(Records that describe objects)
>> Start

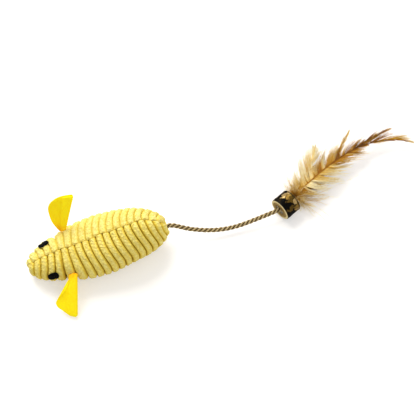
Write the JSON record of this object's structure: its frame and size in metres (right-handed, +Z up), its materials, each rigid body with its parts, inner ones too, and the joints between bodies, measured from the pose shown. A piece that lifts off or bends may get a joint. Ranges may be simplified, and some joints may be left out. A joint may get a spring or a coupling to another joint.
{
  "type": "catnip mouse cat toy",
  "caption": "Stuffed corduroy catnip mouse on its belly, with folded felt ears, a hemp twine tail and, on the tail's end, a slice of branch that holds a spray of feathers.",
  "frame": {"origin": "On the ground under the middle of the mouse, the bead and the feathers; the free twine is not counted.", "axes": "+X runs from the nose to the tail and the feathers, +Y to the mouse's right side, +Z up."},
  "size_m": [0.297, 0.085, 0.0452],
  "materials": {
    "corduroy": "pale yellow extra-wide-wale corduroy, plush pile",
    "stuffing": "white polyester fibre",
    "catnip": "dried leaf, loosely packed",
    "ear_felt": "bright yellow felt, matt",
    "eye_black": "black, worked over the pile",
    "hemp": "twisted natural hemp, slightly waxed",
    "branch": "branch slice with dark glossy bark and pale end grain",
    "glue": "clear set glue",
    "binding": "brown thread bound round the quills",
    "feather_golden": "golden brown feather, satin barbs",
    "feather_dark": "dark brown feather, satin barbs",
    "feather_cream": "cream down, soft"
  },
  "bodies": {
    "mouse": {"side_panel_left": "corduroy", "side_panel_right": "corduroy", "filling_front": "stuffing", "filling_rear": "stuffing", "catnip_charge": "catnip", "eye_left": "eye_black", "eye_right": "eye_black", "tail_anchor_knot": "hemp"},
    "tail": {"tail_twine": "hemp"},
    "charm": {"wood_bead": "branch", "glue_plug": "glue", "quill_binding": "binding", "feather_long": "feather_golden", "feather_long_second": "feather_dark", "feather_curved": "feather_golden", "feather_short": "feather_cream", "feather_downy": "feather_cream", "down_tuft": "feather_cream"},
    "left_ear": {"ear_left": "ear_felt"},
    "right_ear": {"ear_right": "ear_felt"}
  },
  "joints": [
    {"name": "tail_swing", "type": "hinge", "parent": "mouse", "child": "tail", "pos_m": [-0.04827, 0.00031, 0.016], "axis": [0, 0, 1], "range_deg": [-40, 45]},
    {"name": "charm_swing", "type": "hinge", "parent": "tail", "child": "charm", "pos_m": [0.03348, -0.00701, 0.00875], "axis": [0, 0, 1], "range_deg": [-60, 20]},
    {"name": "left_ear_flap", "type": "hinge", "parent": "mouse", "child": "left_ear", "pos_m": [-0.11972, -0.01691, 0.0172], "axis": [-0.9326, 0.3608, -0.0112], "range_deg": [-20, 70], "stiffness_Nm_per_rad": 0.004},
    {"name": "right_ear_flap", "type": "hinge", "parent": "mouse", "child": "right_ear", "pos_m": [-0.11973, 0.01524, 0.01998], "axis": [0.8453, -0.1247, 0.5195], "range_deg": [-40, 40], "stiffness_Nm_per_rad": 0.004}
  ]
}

>> End
>> Start

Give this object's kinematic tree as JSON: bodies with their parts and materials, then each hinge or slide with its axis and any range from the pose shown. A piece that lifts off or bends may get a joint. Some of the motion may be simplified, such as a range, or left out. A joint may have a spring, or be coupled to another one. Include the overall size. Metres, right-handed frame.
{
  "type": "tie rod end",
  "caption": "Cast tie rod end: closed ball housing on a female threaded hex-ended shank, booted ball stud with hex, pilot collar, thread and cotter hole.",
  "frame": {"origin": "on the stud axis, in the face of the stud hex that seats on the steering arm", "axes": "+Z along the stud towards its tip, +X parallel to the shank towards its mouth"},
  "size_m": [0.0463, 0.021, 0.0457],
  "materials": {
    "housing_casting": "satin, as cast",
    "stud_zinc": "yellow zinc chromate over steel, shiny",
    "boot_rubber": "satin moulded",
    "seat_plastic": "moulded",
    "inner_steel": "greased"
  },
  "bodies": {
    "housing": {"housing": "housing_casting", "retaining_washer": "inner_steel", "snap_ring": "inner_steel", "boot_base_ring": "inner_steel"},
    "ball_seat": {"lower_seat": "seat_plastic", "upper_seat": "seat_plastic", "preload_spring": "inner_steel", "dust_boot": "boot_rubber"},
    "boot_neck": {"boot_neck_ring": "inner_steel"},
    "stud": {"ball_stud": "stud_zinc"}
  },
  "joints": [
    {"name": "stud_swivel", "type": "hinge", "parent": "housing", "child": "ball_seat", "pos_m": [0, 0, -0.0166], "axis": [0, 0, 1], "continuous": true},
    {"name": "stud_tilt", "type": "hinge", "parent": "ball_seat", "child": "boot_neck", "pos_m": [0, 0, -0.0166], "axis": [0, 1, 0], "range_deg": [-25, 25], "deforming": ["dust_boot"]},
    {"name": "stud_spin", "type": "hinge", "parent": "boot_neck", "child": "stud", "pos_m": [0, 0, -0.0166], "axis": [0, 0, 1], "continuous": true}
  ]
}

>> End

Find every line with the word "bodies" and state how many there are, with no other words.

▸ **Written reply**: 4